Ian Clayton
Ian Clayton presented his first television programme in 1988. It was for BBC 2's Open Space series, a half hour documentary called "On earth to make the numbers up." The programme looked at community based artwork in Yorkshire and featured local writers, painters, sculptors, actors and musicians. Ian scripted the piece as well and the resulting work was nominated in that years Bafta's.
He then wrote, presented and narrated a 40 minute special for the "Late Show" set in Wakefield's top security prison. Working alongside musicians performers and technicians from Opera North and teachers and life serving inmates from the jail, a piece of musical theatre was devised, scripted, rehearsed and performed within a fortnight. Tracy Mcleod introduced the show as "Wakefield Jailhouse Opera." It was directed by Ray Hough and commissioned by Alan Yentob.
In 1994 Ian became a presenter on Yorkshire Television's popular early evening magazine "Tonight". In nearly ten years he presented almost 500 five minute films covering a wide range of topics, from local food to follies and unusual buildings, from coastal journeys to disappearing crafts and trades as well as stories from markets, pubs, cafes, canals, churches and castles. Also in this period he presented a thirteen x half hour series for Discovery Home and Leisure about people who restore things, everything from tractors to windmills and steam trains to a second world war U boat!
Over the past four or five years Ian has presented documentary series and one off commissions. He became well known for a half hour programme called "My Yorkshire" which looks at the region through the eyes of various people from politicians to musicians and from artists to aristocrats.
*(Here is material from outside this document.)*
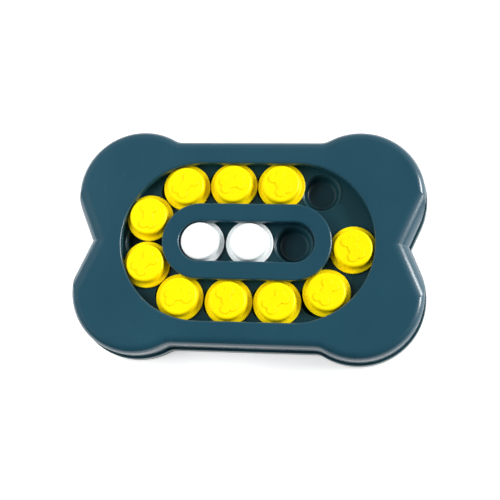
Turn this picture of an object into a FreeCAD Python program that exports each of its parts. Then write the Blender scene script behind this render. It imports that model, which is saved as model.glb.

Ian's career highlights include interviewing Prince Andrew in his private rooms at Buckingham Palace for a series about photography, embarking on a six week tour of America for a ten parter called "My Big Trip" and spending a week with the orphans of Belarus for a programme called "With a little help from our friends" about the aftermath of Chernobyl.
Ian has presented, light, heavy, comical and serious as it gets with a natural inquisitiveness that is rooted in his other parallel career as a storyteller and writer. He has also had published 44 books, the most recent of which are "Entertaining Angels" a book that has raised more than £70 000 for homeless people in Leeds and his own musical memoir "Bringing it all back home" which was described by "Record Collector" magazine as "One of the best books about popular music ever written" and by "the Independent on Sunday as "Flawless."
Ian was on a shortlist of three for "Presenter of the Year" 2007 in the Royal Television Society, Yorkshire Centre awards.
He lists his hobbies and interests as tap-room conversation, gentle subversion, finding out about the English music hall tradition and folklore. He is an internationally known authority on the life and works of the jazz singer Billie Holiday and has contributed to two BBC documentaries about her.